If the claim is for the same thickness, then the paper density is lower. This implies stiffer cellulose fibers that resist compression better. Not sure how that would be done. Or perhaps they don't squeeze it as hard.

A third possibility: The claim is untrue. Buy a ream and weigh it alongside a ream of the other stuff. Wouldn't be the first time that a marketing 'droid made a claim that he expected no one to actually check. (As in a certain shaving cream that claimed to be able to shave the sand off of sand paper. It did. With a half hour soak.)

Paper is more that just wood pulp. Many papers have small amounts of various minerals (kaolin clay, chalk,...) added. This controls the way ink is absorbed, can add brightness to the paper, and the surface feel. Newsprint is about as close as you come to a pure pulp paper.

It's good that you are skeptical. Steps you can take to check this out:

  1. Weigh the paper.
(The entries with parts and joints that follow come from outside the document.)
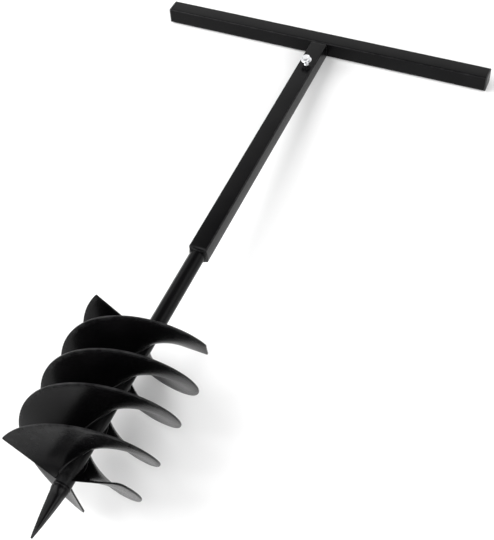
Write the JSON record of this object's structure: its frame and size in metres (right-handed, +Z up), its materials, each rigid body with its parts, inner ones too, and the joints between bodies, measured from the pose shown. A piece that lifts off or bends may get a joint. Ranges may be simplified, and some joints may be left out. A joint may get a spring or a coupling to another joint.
{
  "type": "soil auger",
  "caption": "Hand-turned soil auger: spiral flights on a round shaft, a square stem and a T-handle held by a clamp screw.",
  "frame": {"origin": "bottom centre of the bounding box, on the floor that the auger lies on", "axes": "+Z up from the floor; +Y from the spike's tip towards the handle, along the floor; +X along the handle bar, to the right seen from the tip with the clamp screw up. The auger's own axis runs in the Y-Z plane, 6.7 degrees down from the tip towards the handle."},
  "size_m": [0.616, 1.0414, 0.2234],
  "materials": {
    "black_coat": "black powder coat, satin",
    "weld_coat": "black powder coat over weld beads",
    "black_plastic": "moulded black plastic",
    "zinc_plate": "bright zinc plate"
  },
  "bodies": {
    "auger": {"stem_tube": "black_coat", "stem_collar_weld": "weld_coat", "shaft_tube": "black_coat", "spike": "black_coat", "spike_weld": "weld_coat", "flight_a": "black_coat", "flight_a_weld_tip_side": "weld_coat", "flight_a_weld_handle_side": "weld_coat", "flight_b": "black_coat", "flight_b_weld_tip_side": "weld_coat", "flight_b_weld_handle_side": "weld_coat", "flight_c": "black_coat", "flight_c_weld_tip_side": "weld_coat", "flight_c_weld_handle_side": "weld_coat"},
    "handle": {"handle_bar": "black_coat", "bar_cap_right": "black_plastic", "bar_cap_left": "black_plastic", "handle_stub": "black_coat", "stub_weld": "weld_coat"},
    "screw": {"clamp_screw": "zinc_plate"}
  },
  "joints": [
    {"name": "handle_slide", "type": "slide", "parent": "auger", "child": "handle", "axis": [0, 0.9931, -0.117], "range_m": [0, 0.1]},
    {"name": "screw_turn", "type": "hinge", "parent": "auger", "child": "screw", "pos_m": [0, 0.42625, 0.04564], "axis": [0, 0.117, 0.9931], "continuous": true}
  ]
}
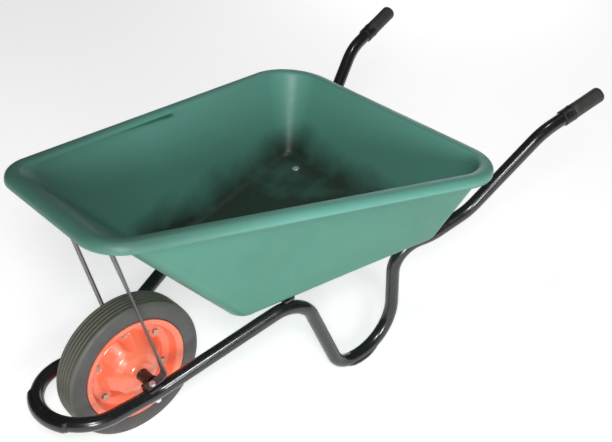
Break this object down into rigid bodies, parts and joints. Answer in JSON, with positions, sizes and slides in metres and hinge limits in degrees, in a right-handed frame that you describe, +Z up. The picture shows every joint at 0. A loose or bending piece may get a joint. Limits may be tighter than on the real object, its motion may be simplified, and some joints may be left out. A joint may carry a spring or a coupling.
{
  "type": "wheelbarrow",
  "caption": "Single-wheel barrow with a moulded tapering tray, bent tube frame, solid tyre on a pressed rim and rubber grips.",
  "frame": {"origin": "middle of the part's overall length and width, on the ground under its feet and wheel", "axes": "+X back from the wheel towards the handles, +Y to the right-hand side of a person pushing it, +Z up"},
  "size_m": [1.3774, 0.7418, 0.627],
  "materials": {
    "frame_paint": "gloss black",
    "tray_plastic": "satin green",
    "stay_steel": "satin dark grey",
    "tyre_rubber": "matt dark grey",
    "rim_paint": "gloss orange-red",
    "bush_nylon": "satin black",
    "grip_rubber": "matt dark grey",
    "collar_rubber": "satin black",
    "zinc": "bright zinc",
    "rim_bolt_steel": "dull zinc",
    "axle_steel": "plain steel"
  },
  "bodies": {
    "frame": {"frame_tube_left": "frame_paint", "frame_tube_right": "frame_paint", "nose_guard": "frame_paint", "foot_shoe_left": "frame_paint", "foot_shoe_right": "frame_paint", "axle_bracket_left": "frame_paint", "axle_bracket_right": "frame_paint", "tray_support_front": "frame_paint", "tray_support_rear": "frame_paint", "nose_spigot": "frame_paint", "tray": "tray_plastic", "stay_left": "stay_steel", "stay_right": "stay_steel", "grip_left": "grip_rubber", "grip_right": "grip_rubber", "grip_collar_left": "collar_rubber", "grip_collar_right": "collar_rubber", "axle_bolts": "zinc", "axle_bolt_washers": "zinc", "axle_bolt_nuts": "zinc", "tray_bolts": "zinc", "tray_bolt_washers": "zinc", "tray_bolt_nuts": "zinc", "stay_bolts": "zinc", "stay_bolt_washers": "zinc", "stay_bolt_nuts": "zinc", "axle_thrust_washers": "zinc", "axle": "axle_steel"},
    "wheel": {"tyre": "tyre_rubber", "rim_half_left": "rim_paint", "rim_half_right": "rim_paint", "rim_bolts": "rim_bolt_steel", "rim_nuts": "rim_bolt_steel", "hub_tube": "frame_paint", "bush_left": "bush_nylon", "bush_right": "bush_nylon"}
  },
  "joints": [
    {"name": "wheel_spin", "type": "hinge", "parent": "frame", "child": "wheel", "pos_m": [-0.45524, 0, 0.1645], "axis": [0, 1, 0], "continuous": true}
  ]
}
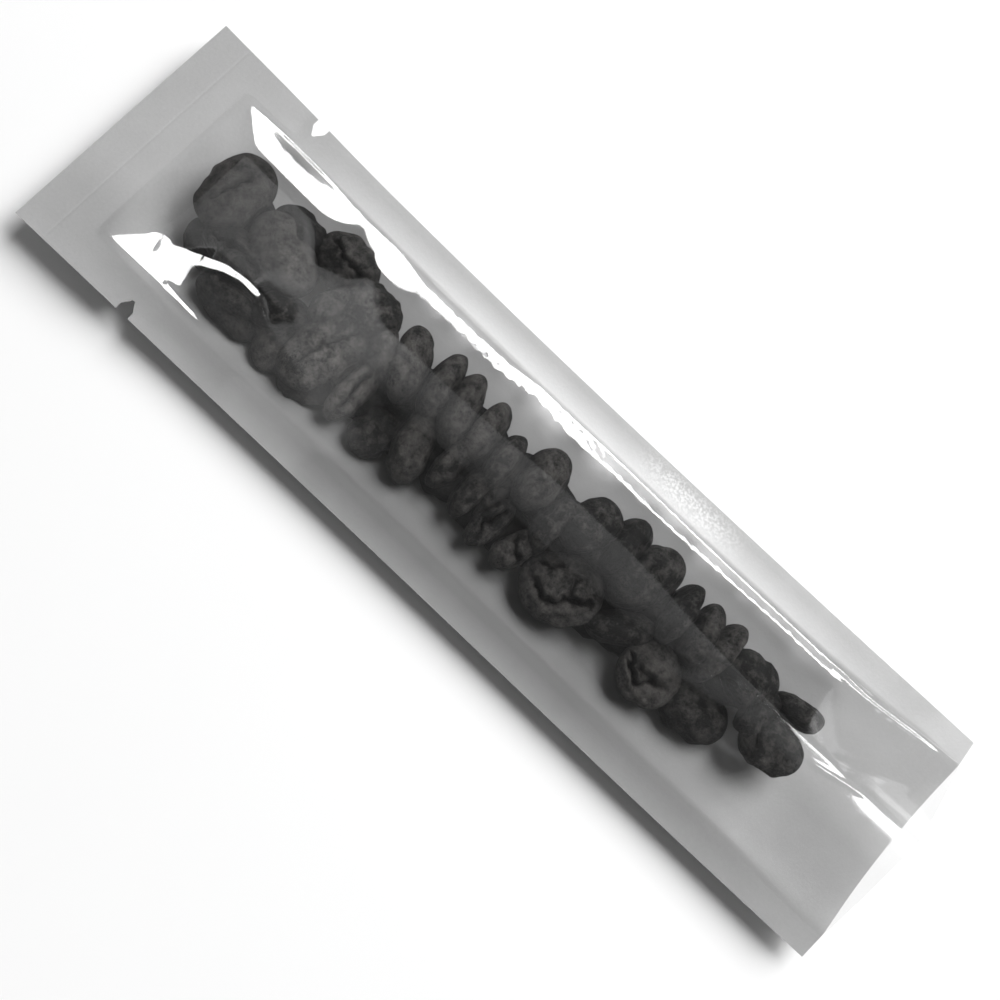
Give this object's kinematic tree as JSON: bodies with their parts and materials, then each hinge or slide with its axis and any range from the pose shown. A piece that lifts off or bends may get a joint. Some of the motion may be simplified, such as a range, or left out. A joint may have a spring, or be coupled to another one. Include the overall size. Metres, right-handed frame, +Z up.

Measure the thickness of the stack.

  2. Ask the maker.

  3. Ask a sales rep of a company that doesn't offer such a product what the downside is of whatever process there competition is using.

  4. I'm sure there is an umbrella organization, something like "International Association of Paper Manufacturers" that may have information about the process being used.

Green actions:

  • Best: Don't print it. The page you don't use at all is the greenest.

  • Next: Print using the appropriate paper. Can you use unbleached/recycled paper for internal use or for temporary documents? Note that some papers are not good for printers/photocopiers. Saving a ream of paper that cuts the life of your printer by a year is not a win.

This may mean having multiple printers on your local network with various grades of paper, or alternately having a sophisticated printer with multiple feed trays. These are often not an unreasonable choice for any operation larger than a home office.

80 gram paper that is 30% recycled fiber seems to me to be greener than 70 gram paper that has to be made from all new pulp to be strong enough. (I don't know that this is the case. It's just a possibility.) Much depends on the recycle process compared to the new process.

  • Next: Use some thought in document layout. With spread sheets I've often found that changing the page orientation, adjusting margins, etc can turn a 20 page document into a 6 page one.

  • Finally: Do you need to print the whole document? Can you print just a page here and there.